Students and faculty from Marshall University’s School of Art and Design will play a part in “Reinventing and Reinvesting in the Local for Our Common Good” at this weekend’s 51st annual meeting of the Southern Anthropological Association at the Big Sandy Conference Center in Huntington.
“Art and Life: An Exhibition of Work by Visual Art Majors in Marshall University’s School of Art and Design and College of Arts and Media,” will be on view in the Dogwood Room throughout the conference and will feature work by 10 visual arts seniors: Tanya Abbett, Courtney Childers, Michael Gallimore, Paige Grimaldi, Kaitlyn Hartford, Lydia Lake, Ashley Loftis, Kayla Shapley, Ashley Taylor and Eryn Wilson. The school’s director, Sandra Reed, curated the event, identifying works from senior visual art majors who are currently completing their capstone projects. The artists will be present on Friday, April 8, for a special session, “Talk with the Artists: Life and Art,” scheduled from 10:30 a.m. to noon.
The exhibition will feature a remarkable variety of work that ranges from a crocheted pelt; photographs of the “Real WV;” backlit laser-cut figures; paintings; an oversize vase; a life-size, freestanding original character; a hand-made table with a three-tiered, laser-cut top; and a quilt created from original cyanotype portraits.
A walking panel through the Visual Arts Center will take place from 10:30 a.m. to noon on Saturday. Pete Massing, professor of printmaking, is the panel chair, and he will be joined by Edward Tucker architect Phoebe Patton Randolph; Hayson Harrison, associate professor of graphic design; Hanna Kozlowski-Slone, assistant professor of foundations; and Reed. The panel and tour are titled “Marshall University’s Visual Arts Center: Community Synergy by Design.”
“The panel will focus on how the context and design of the Visual Arts Center support a community synergy,” said Reed. “Phoebe will discuss preservation aspects of the building as well as the ‘anthropological’ process of working with faculty and staff to understand their processes and needs in order to configure the space to what was hopefully its highest and best use.”
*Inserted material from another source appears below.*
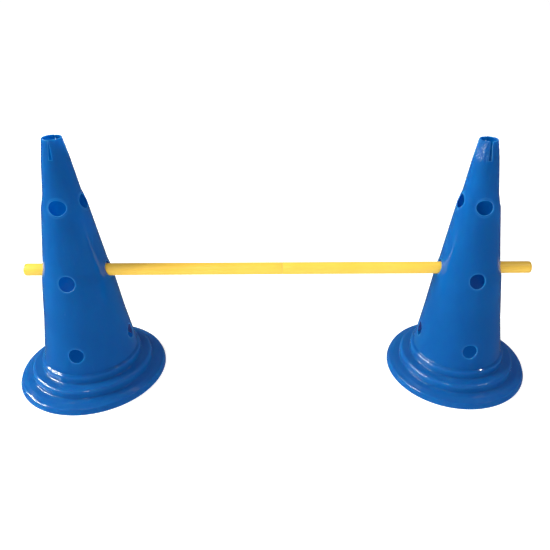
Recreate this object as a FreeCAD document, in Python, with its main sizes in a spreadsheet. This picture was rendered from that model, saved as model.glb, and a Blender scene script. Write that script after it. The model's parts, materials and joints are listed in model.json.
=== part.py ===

Opened in 2014, the six-story Visual Arts Center on 3rd Avenue has worked to bridge the gap between Marshall and the Huntington community, pumping hundreds of students into the downtown area and playing host to community drawing sessions, public seminars and exhibitions.
“The School of Art and Design’s involvement in the meeting highlights the collaborative, expressive nature of ‘Reinventing and Reinvesting in the Local for Our Common Good,’ ” said Dr. Brian Hoey, chair of the conference and Marshall associate professor of anthropology. “I hope the meeting will span the link between Marshall and the Huntington community to help lead a positive impact for the common good.”